>> Start
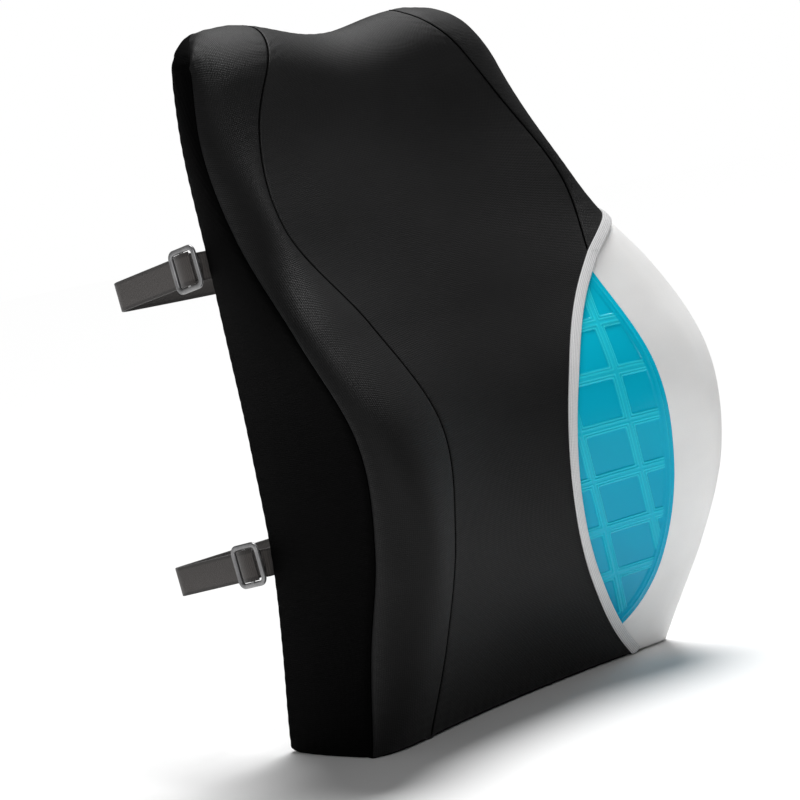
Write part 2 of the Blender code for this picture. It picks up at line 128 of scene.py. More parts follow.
WEB_HALF = 0.009
WEB_THICK = 0.0016
STRAP_DROOP = math.radians(7.3)
STRAP_REACH = 0.089
STRAP_BOW = 0.006  # the far run bows out by this much in its middle
SLIDER_START = 0.0005  # the buckle rests with its near end this far in front of the back panel
STRAP_HINGE_Y = 0.0095
STRAP_CORNER = 0.010
LEG_OUTBOARD = 0.0045  # the strap's legs run this far outside the back panel
STRAP_HEIGHTS = {"upper": 0.289, "lower": 0.111}
FIT_GAP = 0.0004  # play between a strap and what lies against it

ZIP_Z = 0.046
ZIP_HALF_LENGTH = 0.098
ZIP_GAP = 0.0085  # half the height of the opening that shows the zip
COIL_PITCH = 0.0014
COIL_RADIUS = 0.00027

STITCH = 0.0032  # length of one stitch in a front seam
SEAM_STEP = 0.0006
FILL = 0.09  # brightness of the studio, as the things in it see it
CAMERA_DISTANCE = 1.4


# ---- node materials
class Graph:
    """A Principled material, with short ways to add and join its nodes."""

    def __init__(self, name, **settings):
        self.material = bpy.data.materials.new(name)
        self.material.use_nodes = True
        self.tree = self.material.node_tree
        self.shader = self.tree.nodes["Principled BSDF"]
        for key, value in settings.items():
            self.shader.inputs[key.replace("_", " ")].default_value = value

    def node(self, kind, inputs=None, **props):
        made = self.tree.nodes.new(kind)
        for key, value in props.items():
            setattr(made, key, value)
        for key, value in (inputs or {}).items():
            if isinstance(value, bpy.types.NodeSocket):
                self.tree.links.new(value, made.inputs[key])
            else:
                made.inputs[key].default_value = value
        return made

    def math(self, operation, a, b=0.0):
        return self.node("ShaderNodeMath", {0: a, 1: b}, operation=operation).outputs[0]

    def noise(self, vector, scale, detail=2.0, rough=0.5):
        inputs = {"Vector": vector, "Scale": scale, "Detail": detail, "Roughness": rough}
        return self.node("ShaderNodeTexNoise", inputs).outputs["Fac"]

    def mix(self, factor, a, b):
        a, b = (c if isinstance(c, bpy.types.NodeSocket) else (*c, 1.0) for c in (a, b))
        return self.node("ShaderNodeMix", {0: factor, 6: a, 7: b}, data_type="RGBA").outputs[2]

    def span(self, value, low, high, to_low=0.0, to_high=1.0):
        inputs = {0: value, 1: low, 2: high, 3: to_low, 4: to_high}
        return self.node("ShaderNodeMapRange", inputs).outputs[0]

    def to(self, name, socket):
        self.tree.links.new(socket, self.shader.inputs[name])

    def color(self, factor, a, b):
        self.to("Base Color", self.mix(factor, a, b))

    def bump(self, height, strength, distance):
        inputs = {"Height": height, "Strength": strength, "Distance": distance}
        self.to("Normal", self.node("ShaderNodeBump", inputs).outputs[0])

    def uv(self):
        """The mesh's two coordinates along its surface, in metres."""
        vector = self.node("ShaderNodeUVMap").outputs[0]
        parts = self.node("ShaderNodeSeparateXYZ", {0: vector}).outputs
        return parts[0], parts[1]

    def product(self, a, b):
        return self.math("MULTIPLY", a, b)

    def sum(self, a, b):
        return self.math("ADD", a, b)

    def position(self):
        return self.node("ShaderNodeTexCoord").outputs["Object"]


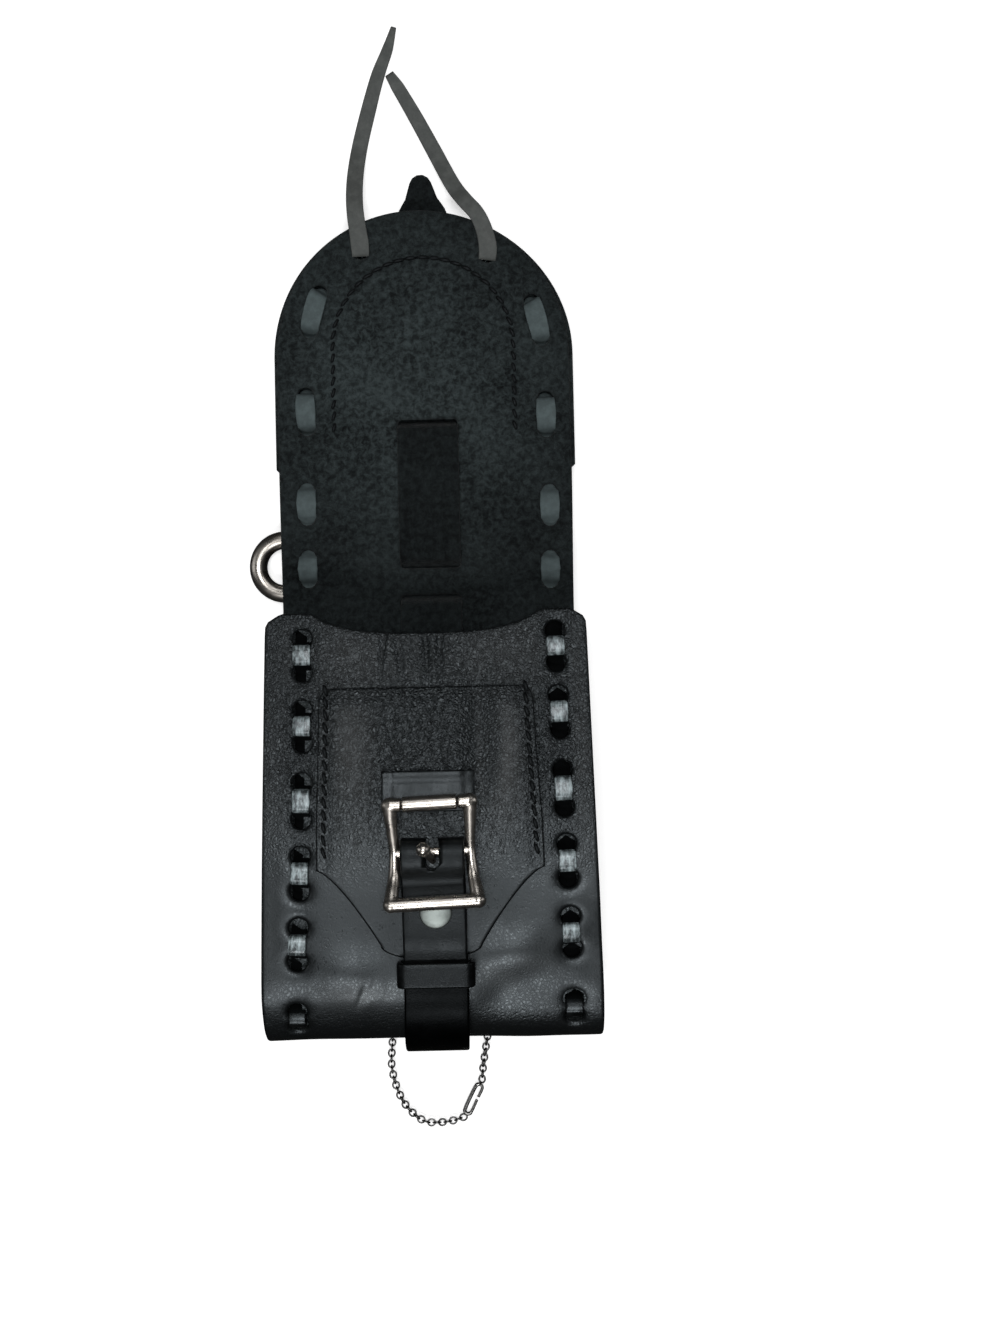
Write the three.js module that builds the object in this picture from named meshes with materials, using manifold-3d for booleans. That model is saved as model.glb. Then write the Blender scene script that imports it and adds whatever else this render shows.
>> End
_Problem requirements_: Reproduce each record exactly, leaving nothing out.

_Written solution_:
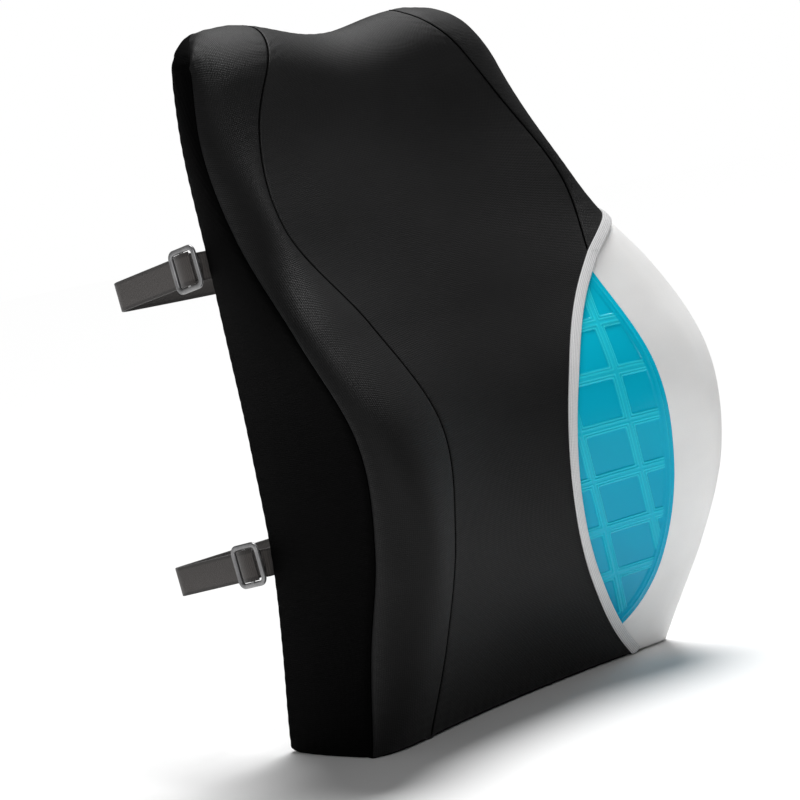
Write part 2 of the Blender code for this picture. It picks up at line 128 of scene.py. More parts follow.
WEB_HALF = 0.009
WEB_THICK = 0.0016
STRAP_DROOP = math.radians(7.3)
STRAP_REACH = 0.089
STRAP_BOW = 0.006  # the far run bows out by this much in its middle
SLIDER_START = 0.0005  # the buckle rests with its near end this far in front of the back panel
STRAP_HINGE_Y = 0.0095
STRAP_CORNER = 0.010
LEG_OUTBOARD = 0.0045  # the strap's legs run this far outside the back panel
STRAP_HEIGHTS = {"upper": 0.289, "lower": 0.111}
FIT_GAP = 0.0004  # play between a strap and what lies against it

ZIP_Z = 0.046
ZIP_HALF_LENGTH = 0.098
ZIP_GAP = 0.0085  # half the height of the opening that shows the zip
COIL_PITCH = 0.0014
COIL_RADIUS = 0.00027

STITCH = 0.0032  # length of one stitch in a front seam
SEAM_STEP = 0.0006
FILL = 0.09  # brightness of the studio, as the things in it see it
CAMERA_DISTANCE = 1.4


# ---- node materials
class Graph:
    """A Principled material, with short ways to add and join its nodes."""

    def __init__(self, name, **settings):
        self.material = bpy.data.materials.new(name)
        self.material.use_nodes = True
        self.tree = self.material.node_tree
        self.shader = self.tree.nodes["Principled BSDF"]
        for key, value in settings.items():
            self.shader.inputs[key.replace("_", " ")].default_value = value

    def node(self, kind, inputs=None, **props):
        made = self.tree.nodes.new(kind)
        for key, value in props.items():
            setattr(made, key, value)
        for key, value in (inputs or {}).items():
            if isinstance(value, bpy.types.NodeSocket):
                self.tree.links.new(value, made.inputs[key])
            else:
                made.inputs[key].default_value = value
        return made

    def math(self, operation, a, b=0.0):
        return self.node("ShaderNodeMath", {0: a, 1: b}, operation=operation).outputs[0]

    def noise(self, vector, scale, detail=2.0, rough=0.5):
        inputs = {"Vector": vector, "Scale": scale, "Detail": detail, "Roughness": rough}
        return self.node("ShaderNodeTexNoise", inputs).outputs["Fac"]

    def mix(self, factor, a, b):
        a, b = (c if isinstance(c, bpy.types.NodeSocket) else (*c, 1.0) for c in (a, b))
        return self.node("ShaderNodeMix", {0: factor, 6: a, 7: b}, data_type="RGBA").outputs[2]

    def span(self, value, low, high, to_low=0.0, to_high=1.0):
        inputs = {0: value, 1: low, 2: high, 3: to_low, 4: to_high}
        return self.node("ShaderNodeMapRange", inputs).outputs[0]

    def to(self, name, socket):
        self.tree.links.new(socket, self.shader.inputs[name])

    def color(self, factor, a, b):
        self.to("Base Color", self.mix(factor, a, b))

    def bump(self, height, strength, distance):
        inputs = {"Height": height, "Strength": strength, "Distance": distance}
        self.to("Normal", self.node("ShaderNodeBump", inputs).outputs[0])

    def uv(self):
        """The mesh's two coordinates along its surface, in metres."""
        vector = self.node("ShaderNodeUVMap").outputs[0]
        parts = self.node("ShaderNodeSeparateXYZ", {0: vector}).outputs
        return parts[0], parts[1]

    def product(self, a, b):
        return self.math("MULTIPLY", a, b)

    def sum(self, a, b):
        return self.math("ADD", a, b)

    def position(self):
        return self.node("ShaderNodeTexCoord").outputs["Object"]


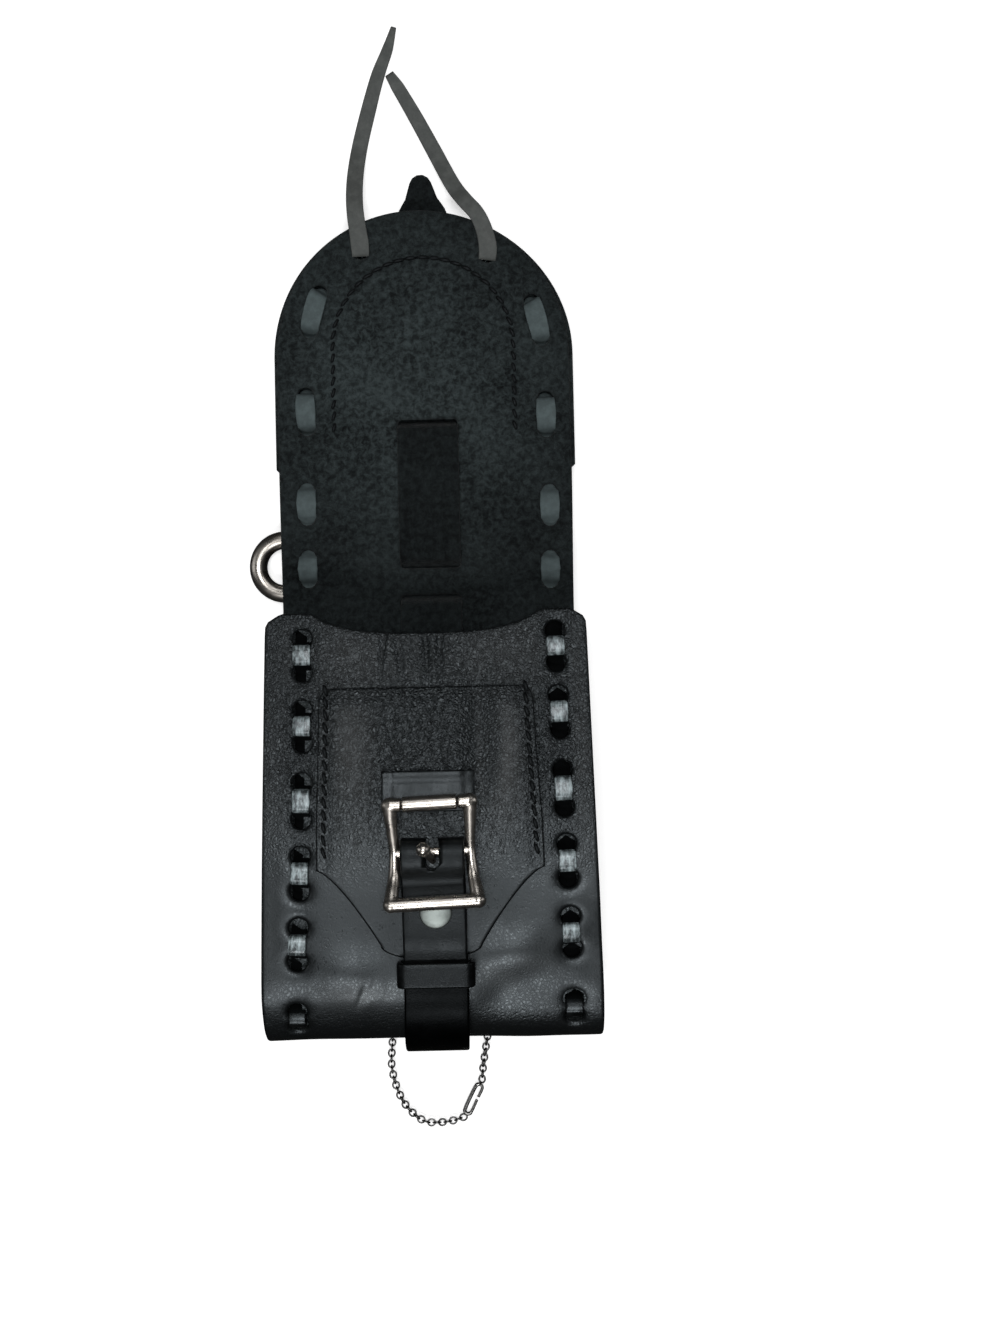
Write the three.js module that builds the object in this picture from named meshes with materials, using manifold-3d for booleans. That model is saved as model.glb. Then write the Blender scene script that imports it and adds whatever else this render shows.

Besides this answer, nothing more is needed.